Computational Design and Evaluation of N-Aryl Oxamic Acid Derivatives Targeting Mycobacterium Tuberculosis Protein Tyrosine Phosphatase B (PtpB): 2D-QSAR, Molecular docking, MD Simulations, DFT, and Pharmacokinetic Profiling

Tuberculosis (TB), caused by Mycobacterium tuberculosis , continues to pose a significant public health burden worldwide, especially with the rising prevalence of multidrug-resistant and extensively drug-resistant strains. This study presents an integrative computational approach for the design and evaluation of N-aryl oxamic acid derivatives targeting Protein Tyrosine Phosphatase B (PtpB), a key virulence factor in M. tuberculosis . A predictive 2D-QSAR model was developed and validated using multiple statistical parameters, demonstrating high internal consistency and external predictivity. Molecular docking identified several potent ligands, notably compounds L8 and L18, which exhibited strong binding affinities. These findings were supported by 100 ns molecular dynamics simulations, confirming the structural stability of ligand–protein complexes. Complementary DFT analysis provided insight into electronic properties of the lead compound, revealing a moderate HOMO–LUMO energy gap (3.68 eV), high electrophilicity, and favourable reactivity descriptors, supporting its potential for biological interaction.
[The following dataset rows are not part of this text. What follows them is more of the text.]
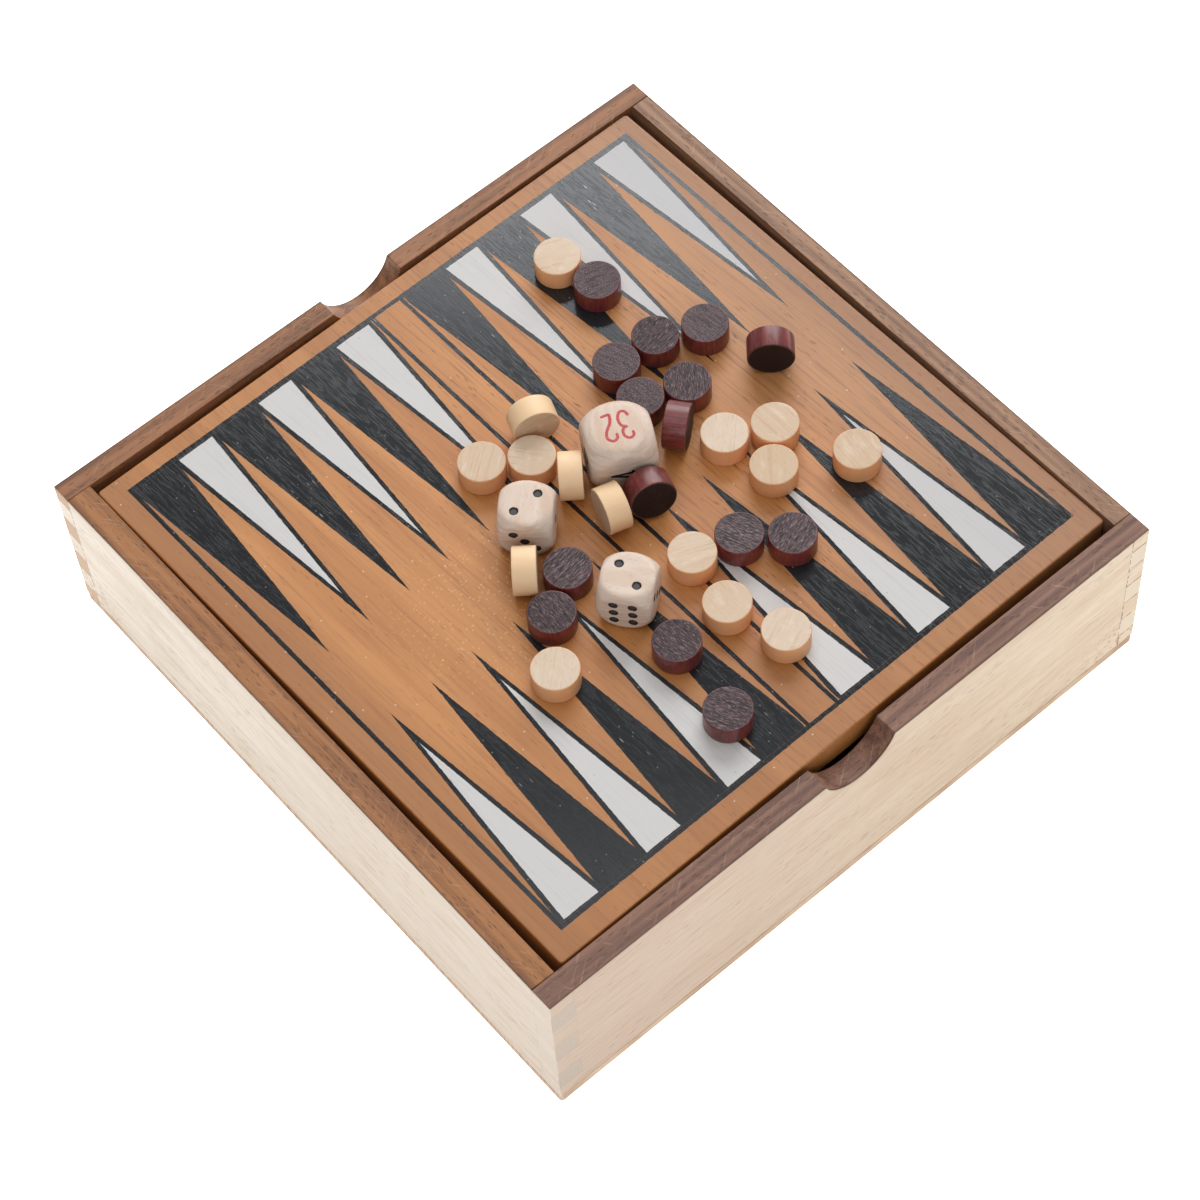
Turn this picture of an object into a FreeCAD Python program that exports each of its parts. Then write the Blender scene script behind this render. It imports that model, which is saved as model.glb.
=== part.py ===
"""A backgammon set: a finger-jointed wooden box, its lift-out board and the loose pieces on it.

Millimetres, +Z up. The origin is the middle of the underside of the box. X runs along the two
walls that have finger notches, and Y along the two plain walls.
"""

import FreeCAD, Part
import itertools
import math
import os

Vector = FreeCAD.Vector
UP = Vector(0, 0, 1)

# The box: four walls glued on a thin panel.
box_width = 220.0          # along X
box_depth = 220.0          # along Y
box_height = 59.6
front_thickness = 7.6      # of the four planks, which differ a little
back_thickness = 6.8
left_thickness = 8.0
right_thickness = 6.5
panel_thickness = 3.3
panel_corner_radius = 1.2
finger_height = 9.0        # one full finger of the corner joints
full_fingers = 5           # between the shorter fingers at the top and the bottom

# The finger notches, cut in the top edge of the front and back walls.
notch_radius = 13.3
notch_depth = 9.0

# The board, which lies loose in the box on two ledges.
board_thickness = 10.0
board_drop = 1.0           # from the wall tops down to the face of the board
board_play_x = 3.1         # how much narrower the board is than the inside of the box
board_play_y = 3.6
board_shift_x = 0.1        # the board lies a little off the middle of its play
board_shift_y = 0.3
board_clearance = 0.14     # left at its corners, as it lies turned in its play
board_corner_radius = 1.2
board_edge_radius = 0.5
ledge_width = 6.0
ledge_height = 8.0

# The loose pieces.
checker_diameter = 14.0
checker_thickness = 7.0
checker_stand_gap = 0.3    # under a checker that stands on its rim
die_edge = 16.0
die_face_width = 13.8      # of the even octagon that the cut edges and corners leave on each face
pip_diameter = 2.7
pip_sides = 10             # of a pip, which is near enough round at this size
pip_depth = 0.35
pip_reach = 3.1            # from the middle of a face to its outer pips
six_column_reach = 2.7     # the six has its columns nearer, and its rows wider
six_row_reach = 3.7
cube_edge = 20.0
cube_face_width = 17.2

# The places of the loose pieces on the board, in X and Y. Pieces that would touch are nudged apart.
piece_gap = 0.3
overlap_step = 0.9         # how far each of two overlapping pieces slides at a time
nudge_rounds = 60
light_places = [(47, 71.5), (-16, 30.5), (-4, 22.5), (41.5, -8.5), (54.5, -15.5), (44.5, -26),
                (65.5, -38), (8, -32.5), (4.5, -51), (10.5, -68.5), (-44.5, -35.5)]
dark_places = [(50, 57), (49.5, 30.5), (63, 24), (35, 31), (32, 17), (45.5, 12),
               (22, -36.5), (33, -46.5), (-21, -13), (-33.5, -21), (-14, -51), (-18, -76.5)]
# A checker on its rim: its place, the bearing of its axis and how far it leans back, in degrees.
light_on_edge = [(4, 31.5, 69, 0), (-0.5, 9.5, -38, 0), (1, -6.5, -16, 0), (-30.5, -6, -39, 0)]
dark_on_edge = [(70.5, 4, 50, 0), (33, 2, -52, 0), (12, -10, 70, 9)]
# A cube: its place and its bearing.
die_places = [(-19, 6.5, -45), (-13.5, -30.5, 37.5)]
cube_place = (15, 6.5, -27.5)

wall_height = box_height - panel_thickness
inside_width = box_width - left_thickness - right_thickness
inside_depth = box_depth - front_thickness - back_thickness
inside_x = (left_thickness - right_thickness) / 2    # the middle of the inside
inside_y = (front_thickness - back_thickness) / 2
board_width = inside_width - board_play_x
board_depth = inside_depth - board_play_y
board_top = box_height - board_drop
board_underside = board_top - board_thickness


def block(x, y, z, centre_x, centre_y, bottom):
    """A box of that size, centred in X and Y, standing at that height."""
    return Part.makeBox(x, y, z, Vector(centre_x - x / 2, centre_y - y / 2, bottom))


def save(name, shape):
    """Writes one sub-part."""
    shape.exportStep(f"parts/{name}.step")


def bottom_panel():
    """The thin sheet under the walls, with its upright corners rounded."""
    panel = block(box_width, box_depth, panel_thickness, 0, 0, 0)
    upright = [e for e in panel.Edges if abs(e.tangentAt(e.FirstParameter).z) > 0.9]
    return panel.makeFillet(panel_corner_radius, upright)


def finger_levels():
    """The heights where the fingers of a corner meet, from the panel to the wall tops."""
    short = (wall_height - full_fingers * finger_height) / 2
    inner = [panel_thickness + short + n * finger_height for n in range(full_fingers + 1)]
    return [panel_thickness] + inner + [box_height]


def finger_slots(length, thickness, neighbours, first):
    """The slots at both ends of a wall along X: every second finger, from the first one.

    They are as deep as the wall's neighbours at its two ends are thick."""
    levels = finger_levels()
    slots = []
    for n in range(first, len(levels) - 1, 2):
        for side, depth in zip((-1, 1), neighbours):
            middle = side * (length - depth) / 2
            slots.append(block(depth, thickness, levels[n + 1] - levels[n], middle, 0, levels[n]))
    return slots


def wall(length, thickness, neighbours, first_slot):
    """A wall along X, in the middle of the box, with slots for the fingers of its neighbours."""
    plank = block(length, thickness, wall_height, 0, 0, panel_thickness)
    return plank.cut(finger_slots(length, thickness, neighbours, first_slot))


def notched_wall(thickness):
    """A wall that holds the top and bottom fingers, with a round finger notch in its top edge."""
    centre = Vector(0, -thickness, box_height + notch_radius - notch_depth)
    cutter = Part.makeCylinder(notch_radius, 2 * thickness, centre, Vector(0, 1, 0))
    return wall(box_width, thickness, (left_thickness, right_thickness), 1).cut(cutter)


def plain_wall(thickness):
    """A wall that holds the fingers between, turned to run along Y."""
    shape = wall(box_depth, thickness, (front_thickness, back_thickness), 0)
    shape.rotate(Vector(0, 0, 0), UP, 90)
    return shape


def ledge(side):
    """A strip glued inside a plain wall, for the board to lie on."""
    middle = inside_x + side * (inside_width - ledge_width) / 2
    return block(ledge_width, inside_depth, ledge_height, middle, inside_y,
                 board_underside - ledge_height)


def board_turn():
    """How far the board can turn in its play, in degrees, before a corner meets a wall."""
    room_x = board_play_x / 2 - board_shift_x - board_clearance
    room_y = board_play_y / 2 - board_shift_y - board_clearance
    return math.degrees(min(math.asin(room_x / (board_depth / 2 - board_corner_radius)),
                            math.asin(room_y / (board_width / 2 - board_corner_radius))))


def playing_board():
    """The board, with rounded corners and a softened upper edge, as it lies in the box."""
    board = block(board_width, board_depth, board_thickness, 0, 0, board_underside)
    upright = [e for e in board.Edges if abs(e.tangentAt(e.FirstParameter).z) > 0.9]
    board = board.makeFillet(board_corner_radius, upright)
    rim = [e for e in board.Edges if min(v.Z for v in e.Vertexes) > board_top - 0.01]
    board = board.makeFillet(board_edge_radius, rim)
    board.rotate(Vector(0, 0, 0), UP, board_turn())
    return board.translated(Vector(inside_x + board_shift_x, inside_y + board_shift_y, 0))


def on_board(shape, x, y):
    """Moves a piece that stands at the origin to its place on the board."""
    return shape.translated(Vector(x, y, board_top))


def lying_checker(x, y):
    """A checker flat on the board."""
    return on_board(Part.makeCylinder(checker_diameter / 2, checker_thickness), x, y)


def standing_checker(x, y, bearing, lean):
    """A checker on its rim, its axis level or tipped so that the piece leans back."""
    radius = checker_diameter / 2
    half = checker_thickness / 2
    tilt = math.radians(lean)
    centre_height = radius * math.cos(tilt) + half * math.sin(tilt) + checker_stand_gap
    shape = Part.makeCylinder(radius, checker_thickness, Vector(0, 0, -half))
    shape.rotate(Vector(0, 0, 0), Vector(0, 1, 0), 90 + lean)
    shape.rotate(Vector(0, 0, 0), UP, bearing)
    return on_board(shape.translated(Vector(0, 0, centre_height)), x, y)


def softened_cube(edge, face_width):
    """A cube with its edges and corners cut flat, which leaves an even octagon on each face."""
    cube = block(edge, edge, edge, 0, 0, -edge / 2)
    cube = cube.makeChamfer((edge - face_width) / 2, cube.Edges)
    reach = (face_width / math.sqrt(2) + edge / 2) / math.sqrt(3)
    corners = []
    for way in itertools.product((-1, 1), repeat=3):
        cutter = block(edge, edge, edge, 0, 0, reach)
        cutter.Placement = FreeCAD.Placement(Vector(), FreeCAD.Rotation(UP, Vector(*way)))
        corners.append(cutter)
    return cube.cut(corners)


def pip_spots(number):
    """Where the pips of a face lie, from its middle, right and up."""
    r = pip_reach
    rows = (-six_row_reach, 0, six_row_reach)
    spots = {
        1: [(0, 0)],
        2: [(-r, -r), (r, r)],
        3: [(-r, r), (0, 0), (r, -r)],
        4: [(-r, -r), (-r, r), (r, -r), (r, r)],
        5: [(-r, -r), (-r, r), (0, 0), (r, -r), (r, r)],
        6: [(side * six_column_reach, row) for side in (-1, 1) for row in rows],
    }
    return spots[number]


# The face of a die that holds each number: the way it faces, and its own right.
die_faces = {
    1: (Vector(1, 0, 0), Vector(0, 1, 0)),
    2: (Vector(0, 0, 1), Vector(1, 0, 0)),
    3: (Vector(0, -1, 0), Vector(1, 0, 0)),
    4: (Vector(0, 1, 0), Vector(-1, 0, 0)),
    5: (Vector(0, 0, -1), Vector(1, 0, 0)),
    6: (Vector(-1, 0, 0), Vector(0, -1, 0)),
}


def pip_drill(number):
    """The shallow holes of one face."""
    out, right = die_faces[number]
    up = out.cross(right)
    holes = []
    for across, along in pip_spots(number):
        spot = out * (die_edge / 2 - pip_depth) + right * across + up * along
        turns = [2 * math.pi * n / pip_sides for n in range(pip_sides + 1)]
        rim = [spot + (right * math.cos(t) + up * math.sin(t)) * (pip_diameter / 2) for t in turns]
        holes.append(Part.Face(Part.makePolygon(rim)).extrude(out * (2 * pip_depth)))
    return holes


def die(x, y, bearing):
    """A die with drilled pips, opposite faces adding up to seven."""
    shape = softened_cube(die_edge, die_face_width)
    shape = shape.cut([hole for number in die_faces for hole in pip_drill(number)])
    shape.rotate(Vector(0, 0, 0), UP, bearing)
    return on_board(shape.translated(Vector(0, 0, die_edge / 2)), x, y)


def doubling_cube(x, y, bearing):
    """The doubling cube, which has painted numbers and so no holes."""
    shape = softened_cube(cube_edge, cube_face_width)
    shape.rotate(Vector(0, 0, 0), UP, bearing)
    return on_board(shape.translated(Vector(0, 0, cube_edge / 2)), x, y)


def checkers(colour, lying, on_edge):
    """One colour of checkers, named and numbered from 01, the lying ones first."""
    shapes = [lying_checker(*place) for place in lying]
    shapes += [standing_checker(*place) for place in on_edge]
    return {f"checker_{colour}_{n:02d}": shape for n, shape in enumerate(shapes, start=1)}


def loose_pieces():
    """Everything that lies on the board, each piece at its own place."""
    pieces = checkers("light", light_places, light_on_edge)
    pieces.update(checkers("dark", dark_places, dark_on_edge))
    pieces.update({f"die_{n}": die(*place) for n, place in enumerate(die_places, start=1)})
    pieces["doubling_cube"] = doubling_cube(*cube_place)
    return pieces


def near(one, other):
    """Whether the boxes round two shapes come within the gap of each other."""
    grown = FreeCAD.BoundBox(one.BoundBox)
    grown.enlarge(piece_gap)
    return grown.intersect(other.BoundBox)


def nudge_apart(pieces):
    """Slides each two pieces that are nearer than the gap apart, away from their middles."""
    moved = set(pieces)
    for attempt in range(nudge_rounds):
        pairs = [pair for pair in itertools.combinations(pieces, 2) if moved.intersection(pair)]
        moved = set()
        for pair in pairs:
            one, other = pieces[pair[0]], pieces[pair[1]]
            gap = one.distToShape(other)[0] if near(one, other) else piece_gap
            if gap < piece_gap:
                way = other.BoundBox.Center - one.BoundBox.Center
                way.z = 0
                step = way.normalize() * (piece_gap - gap / 2 if gap else overlap_step)
                one.translate(-step)
                other.translate(step)
                moved.update(pair)
        if not moved:
            break


os.makedirs("parts", exist_ok=True)
save("bottom_panel", bottom_panel())
for name, thickness, side in (("front", front_thickness, -1), ("back", back_thickness, 1)):
    middle = Vector(0, side * (box_depth - thickness) / 2, 0)
    save(f"wall_{name}", notched_wall(thickness).translated(middle))
for name, thickness, side in (("left", left_thickness, -1), ("right", right_thickness, 1)):
    middle = Vector(side * (box_width - thickness) / 2, 0, 0)
    save(f"wall_{name}", plain_wall(thickness).translated(middle))
save("ledge_left", ledge(-1))
save("ledge_right", ledge(1))
save("playing_board", playing_board())
loose = loose_pieces()
nudge_apart(loose)
for name, shape in loose.items():
    save(name, shape)
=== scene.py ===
"""A backgammon set: a finger-jointed wooden box with its lift-out board and the loose pieces on it.

Metres, +Z up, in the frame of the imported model. Sizes inside a section are in millimetres where
its comment says so, and are turned into metres when the mesh is made.
"""

import math

import bmesh
import bpy
import numpy as np
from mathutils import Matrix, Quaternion, Vector


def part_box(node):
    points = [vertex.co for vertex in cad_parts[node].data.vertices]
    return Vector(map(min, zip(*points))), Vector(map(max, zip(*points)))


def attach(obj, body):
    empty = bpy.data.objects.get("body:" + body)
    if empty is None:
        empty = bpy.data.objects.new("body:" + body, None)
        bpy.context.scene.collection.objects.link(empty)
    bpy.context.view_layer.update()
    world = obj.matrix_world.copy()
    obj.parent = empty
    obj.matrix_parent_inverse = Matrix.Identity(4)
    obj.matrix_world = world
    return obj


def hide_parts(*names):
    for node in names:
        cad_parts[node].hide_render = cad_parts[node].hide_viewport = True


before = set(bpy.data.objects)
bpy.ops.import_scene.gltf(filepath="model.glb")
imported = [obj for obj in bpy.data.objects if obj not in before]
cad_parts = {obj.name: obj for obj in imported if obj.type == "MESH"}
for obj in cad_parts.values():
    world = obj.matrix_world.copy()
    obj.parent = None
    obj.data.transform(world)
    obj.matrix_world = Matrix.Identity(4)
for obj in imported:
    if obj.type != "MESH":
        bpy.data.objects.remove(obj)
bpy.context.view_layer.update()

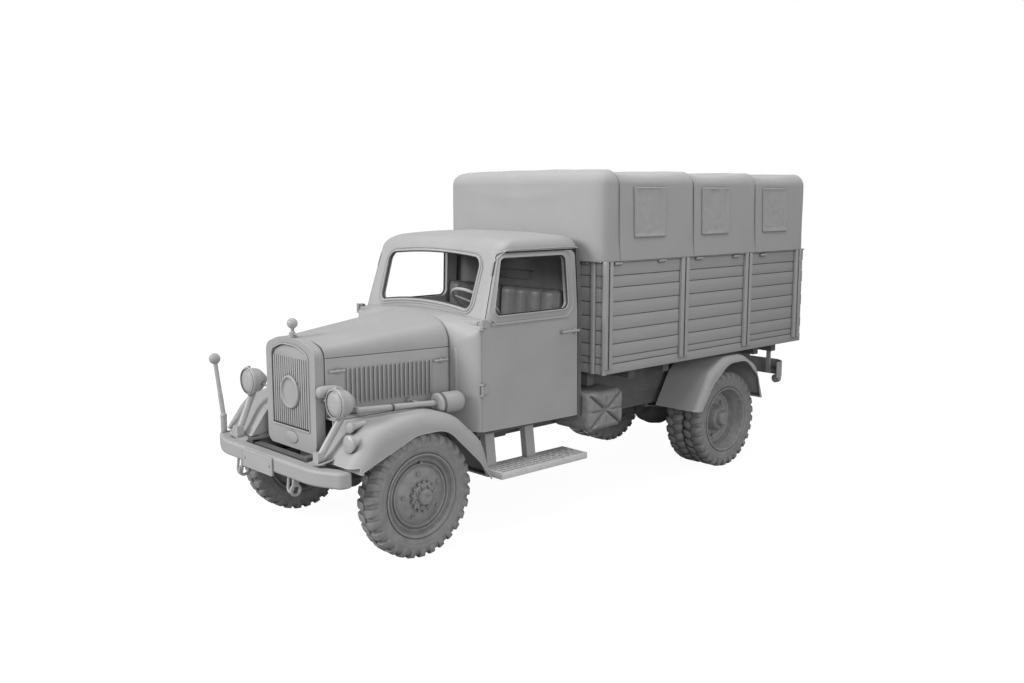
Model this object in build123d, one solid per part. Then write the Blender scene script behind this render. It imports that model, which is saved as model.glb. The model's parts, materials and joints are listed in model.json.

Ten newly designed analogues (D1–D10) were subsequently screened, with D5 and D2 showing the most favourable docking profiles. In silico ADMET analysis revealed excellent pharmacokinetic attributes, including high intestinal absorption, favourable bioavailability, no toxicity and CYP450 enzyme inhibition. All investigated molecules complied with Lipinski’s Rule of Five criteria, exhibiting favourable drug-likeness profiles along with acceptable synthetic feasibility. Collectively, compounds L18, D5, and D2 emerged as promising candidates for further development. This study highlights the effectiveness of combining QSAR modelling, docking, dynamics, and ADMET profiling in early-stage antitubercular drug discovery.